Pelo menos 40 estudantes de Santa Catarina sofreram algum tipo de repressão e três deles acabaram assassinados durante a ditadura militar (1964-1985). O levantamento, produzido pelo Coletivo Catarinense Memória, Verdade e Justiça, foi entregue nesta segunda-feira à Comissão Estadual da Verdade Paulo Stuart Wright.
Deputado Edison Andrino relatou sua participação no congresso de estudantes de 1968, quando foi preso. Foto: Juliana Stadnik / Assembleia Legislativa/DivulgaçãoO grupo de SC trabalha agora na busca de mais informações sobre esses estudantes. O objetivo é tentar ouvir aqueles que ainda estão vivos para identificar as circunstâncias das prisões e torturas sofridas na época.
A pré-apuração realizada pela professora e escritora Derlei Catarina De Luca mostra que ocorreram prisões de catarinenses em momentos históricos, como aNovembrada (1979) — grande manifestação de estudantes feita em Florianópolis durante uma visita do então presidente João Figueiredo — e ainda o Congresso de Ibiúna (1968) — quando cerca de mil jovens de todo o Brasil se reuniram secretamente em um sítio no interior de São Paulo para eleger os novos dirigentes da União Nacional dos Estudantes (UNE), que na época funcionava de forma clandestina.
— Lembro que passamos pouco mais de uma semana incomunicáveis, passando fome e frio — disse o deputado estadual Edison Andrino (PMDB), um dos catarinenses presos em 1968 no Congresso de Ibiúna.
Ao todo, dos 16 estudantes convidados a falar na sessão de ontem na Assembleia Legislativa de SC, somente sete acabaram contando um pouco do que viram e ouviram na prisão à Comissão da Verdade. Gente que viveu o golpe de 1964, esteve no Congresso de Ibiúna em 1968 e ainda participou da Novembrada de 1979. Além do próprio deputado Andrino, ocorreram os depoimentos de Valdir Izidoro Silveira, Inácio Mafra, Markian Getúlio Kalinoski, Gerônimo Vanderlei Machado e Wladimir Salomão Amarante.

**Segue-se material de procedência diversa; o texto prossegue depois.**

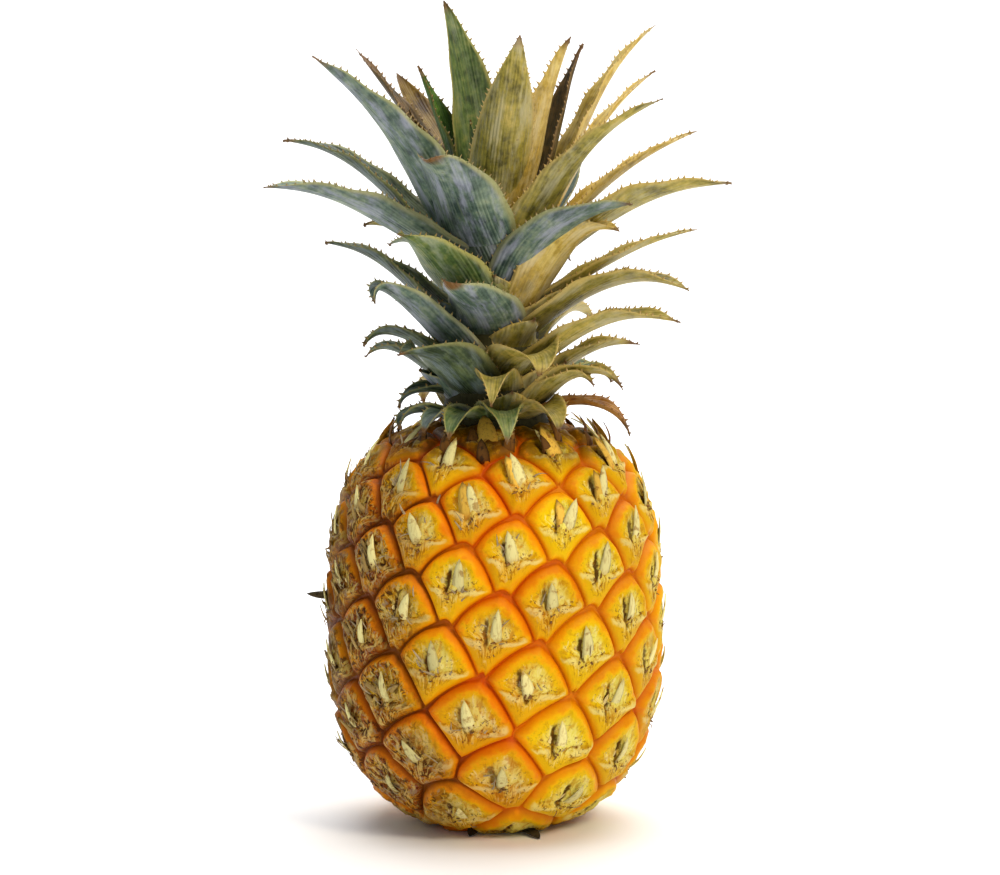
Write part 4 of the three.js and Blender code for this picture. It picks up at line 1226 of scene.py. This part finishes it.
# ------------------------------------------------------------------ floor and light
# A white studio sweep: a floor that curves up into a wall well behind the fruit.

SWEEP_REACH, WALL_HEIGHT = 3.0, 4.0
BEND_RADIUS, BEND_POINTS = 1.0, 24


def sweep_object():
    """A sheet along a profile: level, a quarter circle, then upright."""
    bend = np.radians(np.linspace(0, 90, BEND_POINTS))
    bend_y = SWEEP_REACH - BEND_RADIUS + BEND_RADIUS * np.sin(bend)
    y = np.concatenate([[-SWEEP_REACH], bend_y, [SWEEP_REACH]])
    z = np.concatenate([[0.0], BEND_RADIUS * (1 - np.cos(bend)), [WALL_HEIGHT]])
    points = np.stack([np.stack([np.full_like(y, x), y, z], -1)
                       for x in (-SWEEP_REACH, SWEEP_REACH)], 1) / MM
    index = np.arange(2 * len(y)).reshape(-1, 2)
    quads = np.stack([index[:-1, 0], index[:-1, 1], index[1:, 1], index[1:, 0]], -1)
    return mesh_object("studio_sweep", points.reshape(-1, 3), quads.tolist())


def paper_material():
    """White background paper, matt, with a faint tooth."""
    material, shader, coords = new_material("white_background_paper")
    tooth = add("TexNoise", {"Vector": coords, "Scale": 300.0, "Detail": 2.0}).outputs[0]
    connect(shader,
            {"Base Color": linear("#f6f6f6"), "Roughness": 0.9, "Specular IOR Level": 0.1,
             "Normal": add("Bump",
                           {"Strength": 0.05, "Distance": 0.0002, "Height": tooth}).outputs[0]})
    return material


studio_sweep = sweep_object()
studio_sweep.data.materials.append(paper_material())


def aim(place, target):
    """The rotation that turns -Z from place to target with +Y upwards."""
    return (Vector(target) - Vector(place)).to_track_quat("-Z", "Y").to_euler()


def area_light(name, place, target, size, power, code):
    """A square softbox at place that faces target."""
    lamp = bpy.data.lights.new(name, "AREA")
    lamp.size, lamp.energy, lamp.color = size, power, linear(code)[:3]
    made = bpy.data.objects.new(name, lamp)
    made.location = place
    made.rotation_euler = aim(place, target)
    bpy.context.scene.collection.objects.link(made)


area_light("key_softbox", place=(0.74, -0.82, 0.95), target=(0.0, 0.0, 0.14),
           size=0.35, power=9.2, code="#fff0d8")
area_light("ceiling_panel", place=(0.3, 0.6, 2.6), target=(0.3, 0.6, 0.0),
           size=3.0, power=80.0, code="#ffffff")
area_light("wall_wash", place=(0.0, 0.9, 2.2), target=(0.0, 3.0, 0.5),
           size=1.6, power=48.0, code="#ffffff")
world = bpy.data.worlds.new("studio_air")
world.use_nodes = True
air = world.node_tree.nodes["Background"]
connect(air, {"Color": linear("#eef3fa"), "Strength": 0.32})
bpy.context.scene.world = world
bpy.context.scene.view_settings.view_transform = "Standard"

# ------------------------------------------------------------------ the camera
# It stands a little above level, 1.1 m in front, and its view is 338 mm wide at the axis.

CAMERA_DISTANCE, CAMERA_RISE = 1.10, 6.0
VIEW_WIDTH, SENSOR_WIDTH = 0.338, 36.0
AIM = (0.0017, 0.0, 0.131)
camera_data = bpy.data.cameras.new("camera")
camera_data.sensor_width = SENSOR_WIDTH
camera_data.lens = SENSOR_WIDTH * CAMERA_DISTANCE / VIEW_WIDTH
camera = bpy.data.objects.new("camera", camera_data)
rise = math.radians(CAMERA_RISE)
camera.location = (AIM[0], AIM[1] - CAMERA_DISTANCE * math.cos(rise),
                   AIM[2] + CAMERA_DISTANCE * math.sin(rise))
camera.rotation_euler = aim(camera.location, AIM)
bpy.context.scene.collection.objects.link(camera)
bpy.context.scene.camera = camera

Um dos relatos mais emocionantes foi o do médico Roberto Maciel Cascaes, que tinha 18 anos quando foi preso, em janeiro de 1969. Ligado aos movimentos estudantis da época, contou que foi detido quando saía de casa, na Travessa Ratcliff, no Centro de Florianópolis.
— Me puseram descalço em cima de uma lata de leite em pó. Levei socos e pontapés da uma da tarde às nove da noite — disse, com a voz embargada, ao relembrar o episódio.
Depois de sessão de tortura, Cascaes foi levado para Biguaçu e ainda para Curitiba, onde ficou durante quatro meses. Entre idas e vindas, calcula ter passado um ano na cadeia. Viveu na clandestinidade.
Entre os 40 estudantes catarinenses identificados como vítimas da ditadura, três foram assassinados: Frederico Eduardo Mayr (morto em 1972), Luiz Eurico Tejeda Lisboa (1972) e João Batista Rita (1974).
Relatório até fevereiro
A Comissão Estadual da Verdade Paulo Stuart Wright foi criada em 1º de março de 2013. O objetivo é buscar informações sobre as violações dos direitos humanos que tiveram motivações exclusivamente políticas entre 18 de setembro de 1946 e 5 de outubro de 1988 e auxiliar os trabalhos da Comissão Nacional da Verdade (CNV). Os pesquisadores de Santa Catarina trabalham para enviar um relatório à Comissão Nacional da Verdade até 10 de fevereiro de 2014.